Comment les super-prévisionnistes s’en sortent

Faut-il abandonner toute tentative de prévoir l’avenir ? Pas forcément. Dans son projet Good Judgment, Philip Tetlock a identifié une catégorie rare de personnes : les super-prévisionnistes. Ces individus obtiennent des résultats significativement meilleurs que la moyenne.

Leur secret ? Ils ne prédisent pas l’avenir avec certitude, mais explorent les futurs possibles avec humilité. Ces super-prévisionnistes partagent des traits fascinants :

  • Ils restent curieux et remettent constamment en question leurs hypothèses
  • Ils n’hésitent pas à changer d’avis face à de nouvelles informations
  • Ils acceptent l’incertitude comme une donnée fondamentale de l’existence
  • Ils explorent plusieurs scénarios au lieu de chercher une seule vérité

La prospective moderne a tiré les leçons de ces échecs répétés. Elle ne cherche plus à prédire ce qui va arriver, mais à explorer ce qui pourrait arriver. Elle construit des scénarios multiples, cartographie les incertitudes, et nous aide à nous préparer à différentes éventualités.

Pourquoi cette révélation change tout

Cette prise de conscience bouleverse notre rapport au futur. Elle révèle que notre époque vit une transition majeure : nos outils cognitifs ancestraux ne suffisent plus à appréhender la complexité du monde moderne. Nous sommes comme des pilotes d’avion qui essaieraient de naviguer avec une boussole cassée dans un orage magnétique.

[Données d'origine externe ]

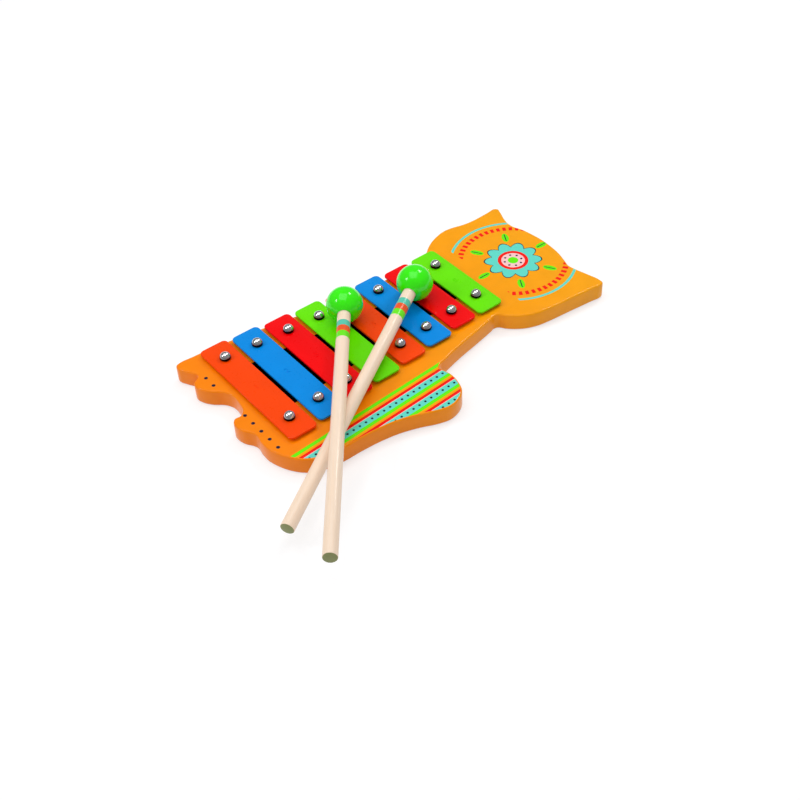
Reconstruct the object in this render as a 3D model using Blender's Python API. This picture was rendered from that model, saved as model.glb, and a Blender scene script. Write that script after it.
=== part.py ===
"""A toy metallophone: eight metal tone bars on a board cut to an animal's outline, and two mallets.

The frame: +X runs along the row of bars, from the longest to the shortest. +Y is across the row, away from
the board's tail. +Z is up. The origin is on the board's underside, below the middle of the row.
"""

import math

import bmesh
import bpy
from mathutils import Matrix, Vector

MM = 0.001

# The row of bars
BAR_LENGTHS = (127.5 * MM, 122.5 * MM, 116.0 * MM, 110.5 * MM, 104.5 * MM, 99.5 * MM, 92.0 * MM, 91.0 * MM)
BAR_PITCH = 28.5 * MM
BAR_WIDTH = 25.0 * MM
BAR_THICKNESS = 2.0 * MM
BAR_CORNER_RADIUS = 4.0 * MM
BAR_EDGE_CHAMFER = 0.4 * MM
BAR_PLAY = 0.25 * MM
BAR_HOLE_CLEARANCE = 0.8 * MM

# The pins and the washers round them
PIN_OFFSET_LONGEST = 44.0 * MM
PIN_OFFSET_SHORTEST = 26.0 * MM
PIN_HEAD_DIAMETER = 9.0 * MM
PIN_HEAD_HEIGHT = 5.2 * MM
PIN_SHANK_DIAMETER = 3.0 * MM
PIN_DEPTH_IN_BOARD = 10.0 * MM
WASHER_DIAMETER = 9.5 * MM
WASHER_THICKNESS = 1.5 * MM

# The board
BOARD_THICKNESS = 15.0 * MM
BOARD_EDGE_RADIUS = 1.5 * MM
BOARD_PAST_LONGEST_BAR = 3.0 * MM
BOARD_PAST_SHORTEST_BAR = 2.0 * MM
TROUGH_DEPTH = 9.0 * MM
TROUGH_FROM_PINS = 12.5 * MM
TROUGH_PAST_OUTER_PINS = 4.0 * MM
TROUGH_CORNER_RADIUS = 4.0 * MM

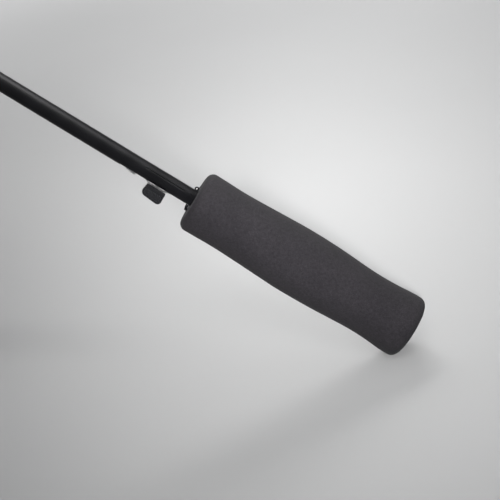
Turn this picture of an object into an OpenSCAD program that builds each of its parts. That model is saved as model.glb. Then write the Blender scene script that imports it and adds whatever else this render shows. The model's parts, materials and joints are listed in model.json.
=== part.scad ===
// Automatic stick umbrella, open, leaning on the end of its grip and on two rib tips.
// Every part is drawn in the umbrella's own frame: +Z runs up the shaft from the grip's
// end face, +X is the underside of the leaning shaft. lay() then leans it on the floor.
// Millimetres and degrees throughout.

/* [Grip] */
// Length of the foam grip
grip_len = 147.5; // [120:0.5:180]
// Bore of the foam, which is the outside of the plastic core
core_d = 15; // [13:0.5:18]
// Rounding of the grip's closed end
end_round = 4.5; // [3:0.5:8]
// Rounding of the grip's mouth
mouth_round = 4.5; // [2:0.5:6]

/* [Shaft] */
// Outside diameter of the steel tube
shaft_d = 10; // [8:0.5:12]
// Wall of the steel tube
shaft_wall = 0.6; // [0.5:0.1:1]
// Height of the rib hinges above the grip's end face
notch_z = 765; // [740:5:790]
// Length of the ferrule above the canopy
ferrule_len = 62; // [50:1:80]

/* [Release] */
// Turn of the release button around the shaft from its underside
button_turn = 28.5; // [0:0.5:45]
// Height of the spring's pivot pin above the grip's end face
pin_z = 149.1; // [149:0.1:151]
// Length of the button cap along the shaft
button_len = 13.4; // [12:0.1:14]
// Height of the middle of the button cap
button_z = 169.3; // [168:0.1:170]
// Height of the cap's top above the shaft's axis
button_top = 14; // [13:0.1:15]
// Width of the button cap
button_w = 8.4; // [7:0.1:9]

/* [Ribs] */
// Number of ribs
rib_count = 8; // [8:1:8]
// Length of a rib from its hinge to the middle of its tip
rib_len = 575; // [560:5:590]
// Distance along the rib from its hinge to the stretcher's rivet
rivet_at = 250; // [240:5:260]
// Bend of the rib between its rivet and its tip
rib_bend = 20; // [16:1:22]
// Angle between the shaft and a rib when open
open_angle = 74; // [70:1:76]
// Length of a stretcher between its pivots
stretcher_len = 274; // [270:1:280]
// Distance of the rib hinges from the shaft's axis
hub_r = 10; // [10:0.5:12]
// Distance of the runner's wire from the shaft's axis
crown_r = 11; // [11:0.5:12]

/* [Canopy] */
// Thickness of the cloth's solid
cloth_t = 0.4; // [0.3:0.1:1]
// Depth of the scallop in the hem between two tips
scallop = 26; // [10:1:35]
// Dip of the cloth between two ribs
cloth_dip = 5; // [0:1:10]

/* [Hidden] */
$fn = 48;
eps = 0.01;
step = 360 / rib_count;
half = step / 2;
shaft_r = shaft_d / 2;
bore_r = shaft_r - shaft_wall;
run_gap = 0.08;
pin_gap = 0.05;

// Rib channel, seen along the rib: hinge line at the origin, web towards the cloth
rib_w = 3.4;
rib_wall = 0.5;
web_in = 1.9;
web_out = web_in + rib_wall;
lip = -1.2;
wire_r = 0.8;
rivet_r = 0.8;
tip_r = 3;
tip_cap_len = 12;
bend_r = (rib_len - rivet_at) / (rib_bend * PI / 180);
tip_x = rivet_at + bend_r * sin(rib_bend);
tip_drop = bend_r * (1 - cos(rib_bend));

// The linkage, solved for the open umbrella
rivet_r_open = hub_r + rivet_at * sin(open_angle);
rivet_z_open = notch_z - rivet_at * cos(open_angle);
stretch_angle = asin((rivet_r_open - crown_r) / stretcher_len);
runner_z = rivet_z_open - stretcher_len * cos(stretch_angle);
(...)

L’échec systématique de nos prédictions n’est pas un bug, c’est une caractéristique du monde complexe dans lequel nous évoluons désormais. Accepter cette réalité nous oblige à repenser fondamentalement notre approche de l’avenir.

Il nous faut développer ce que les chercheurs appellent une pensée systémique : la capacité à voir les interconnexions, à tolérer l’ambiguïté, et à naviguer dans l’incertitude sans perdre les pédales. C’est moins confortable que les certitudes d’antan, mais infiniment plus réaliste.

La seule prédiction qui tient la route

Si on devait faire une seule prédiction fiable, ce serait celle-ci : l’avenir sera surprenant. Et la seule façon de s’y préparer intelligemment, c’est d’accepter qu’on ne peut pas le prédire avec précision. Paradoxal ? Peut-être. Mais c’est notre meilleure chance de ne pas finir comme ces experts de 2008, le regard vide face à l’effondrement de leurs certitudes.

Cette révolution cognitive est déjà en marche. Les entreprises les plus innovantes abandonnent les plans rigides au profit de stratégies adaptatives. Les scientifiques embrassent l’incertitude comme un moteur de découverte. Les citoyens les plus éclairés apprennent à questionner les prophètes de tous bords.

La vraie sagesse du 21e siècle, c’est de savoir qu’on ne sait pas. Dans un monde de plus en plus imprévisible, cette ignorance assumée pourrait bien être notre meilleur atout pour naviguer vers un futur incertain, mais pas forcément catastrophique. Après tout, si nous ne pouvons pas prédire les désastres, nous ne pouvons pas non plus prédire les miracles.